Photo By Hayley Young
I recently learned, in a pictorial history of Bellevue, that what we presently call ARTSfair (now in its 68th year) was launched from the walls of the Crabapple restaurant in Bellevue Square. Its owner decorated the upscale eatery—famed for its large madrona tree in front—with local art, and thus came the 1947 Pacific Northwest Arts & Crafts Fair. Kemper Freeman Sr.’s new open-air mall was then still a small operation serving a nascent suburb. The war had just ended, and the first floating bridge across Lake Washington was only seven years old. Before then, Renton and Kirkland (serviced by ferry) were the only towns of note on the Eastside. Inaccessible Bellevue, in the lonely middle between them, was just farmland when Freeman began buying up parcels. Remember that in ’47, there was no I-5, and Bellevue suddenly became a quick downtown commute to affordable new ranch houses. The fair kept growing with the city, aided by a second bridge; and BAM got its start inside the mall in 1975.
This weekend’s celebration takes place in an entirely changed landscape with three concurrent festivals. BAM offers free admission to its exhibits (including origami art and the craft creations of Japanese-American internees during World War II). Outside and at the mall will be booths representing some 300 artists, children’s activities, live music, and artist demos. Then there’s the Bellevue Street Fair and the Bellevue Festival of the Arts, offering still more food, fun, and entertainment.
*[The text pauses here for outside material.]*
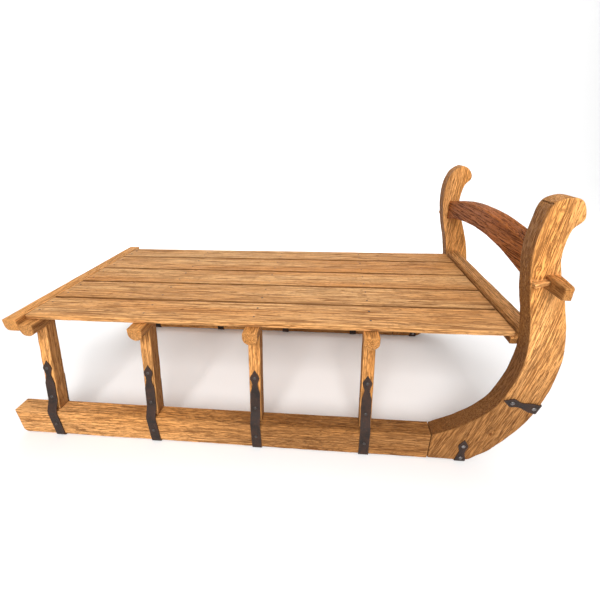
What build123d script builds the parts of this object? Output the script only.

The whole enchilada is being called Bellevue Arts Fair Weekend. The Crabapple, so far as I can determine, closed with the mall’s 1980 redo. It was located roughly where Crate & Barrel is today. (Through Sun.) Bellevue Arts Museum, 510 Bellevue Way N.E., 425-519-0770, bellevuearts.org & bellevuefest.org. Free. 9:30 a.m.–9 p.m.
By Brian Miller
Velocity Dance Center started this summer workshop to bring local dancers together with local choreographers, but somehow the word leaked out—and now we’ve got dancers from all over the country showing up. The session-closing performances (with choreography from Byron Carr, Pat Graney, Jody Kuehner, KT Niehoff, Bennyroyce Royon, Shannon Stewart, and Rosa Vissers) are as warm as the last night at sleepaway camp. Broadway Performance Hall, 1625 Broadway, velocitydancecenter.org. $12–$18. 8 p.m. (Also Sat., 2 & 8 p.m.)
By Sandra Kurtz
Saturday, July 26
Twentieth Century FoxMovies at the Mural
From 1987, Rob Reiner’s charming PG-rated adaptation of the classic William Goldman children’s tale The Princess Bride is sweet, funny, and well played down the line for both parents and kids. Cary Elwes and Robin Wright are the handsome, occasionally quarrelsome lovers; Wallace Shawn, Mandy Patinkin, and the late André the Giant help get them together after many amusing adventures. Don’t be surprised or offended if people call out their favorite lines (especially “My name is Inigo Montoya. You killed my father. Prepare to die”), since this is a very informal, family-oriented series. Also stake out your places early on the relatively small lawn. It’s best to get takeout food first from one of the restaurants inside the Armory, then have a picnic while waiting for the movie to begin. Extra sweaters are also recommended after the sun goes down. Other titles screening Saturday nights through August 23 are Gravity, Ferris Bueller’s Day Off, the recent Leo DiCaprio version of The Great Gatsby, and Star Trek Into Darkness. Seattle Center Mural Amphitheater, 684-7200, seattlecenter.com. Free. Movies begin at dusk.
By Brian Miller
There are over 17,000 islands in the Indonesian archipelago, and almost as many different dances in that nation’s culture. From ancient classical works telling stories about the gods to contemporary hybrid forms, Indonesia’s dance tradition is older and more complex than many Western practices. Astrid Vinje, who was trained in Java and brought those traditions with her to the Northwest, will perform a variety of works in Malam Budaya: A Cultural Night of Indonesian Dance, along with colleagues Christina Sunardi and Hawwa Djuned. Langston Hughes Performance Institute, 104 17th Ave. S., seattleindonesian dance.com. $5–$17. 6 p.m.